Кроме этих спокойных аффектов, часто направляющих волю, существуют и некоторые бурные эмоции подобного рода. которые также оказывают большое влияние на указанную способность. Когда кто-либо наносит мне обиду, я часто в сильной степени испытываю аффект мстительности, заставляющий меня желать обидчику зла и наказания независимо от всяких соображений о личном удовольствии или личной обиде. Когда мне непосредственно грозит какое-либо значительное бедствие, мой страх, ужас и отвращение достигают сильной степени и вызывают во мне заметную эмоцию.

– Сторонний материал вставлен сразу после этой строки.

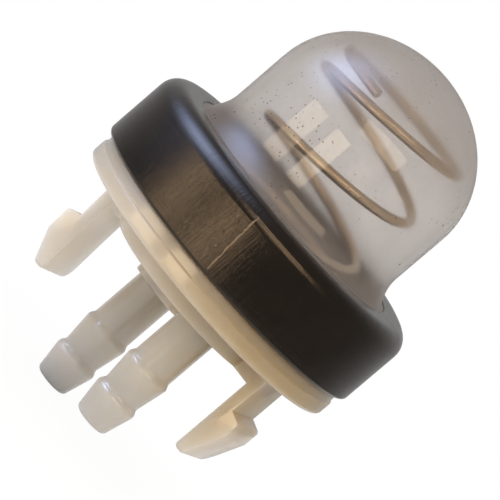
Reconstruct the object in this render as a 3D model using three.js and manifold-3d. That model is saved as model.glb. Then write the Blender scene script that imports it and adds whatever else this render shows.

Общее заблуждение метафизиков состояло в том, что они приписывали направление воли исключительно одному из этих принципов и отрицали всякое влияние другого. Люди часто сознательно действуют вопреки своим интересам, поэтому соображение о наибольшем из возможных благ не всегда оказывает на них влияние. С другой стороны, люди часто противодействуют бурному аффекту ради личных интересов и целей, следовательно, ими руководит не только имеющееся налицо неприятное состояние 17. Вообще можно сказать, что оба этих принципа действуют на волю; когда же они противоречат друг другу, то верх одерживает один из них в зависимости от общего характера
==559
или же от имеющегося налицо настроения данного лица. То, что мы называем силой духа, сводится к преобладанию спокойных аффектов над бурными, хотя легко заметить, что нет человека, который столь неизменно обладал бы этой добродетелью, что никогда, ни в каком случае не поддавался бы напору аффектов и желаний. Эти колебания настроения и делают крайне трудным всякое суждение относительно поступков и решений людей в тех случаях, когда имеется налицо противоречие между мотивами и аффектами.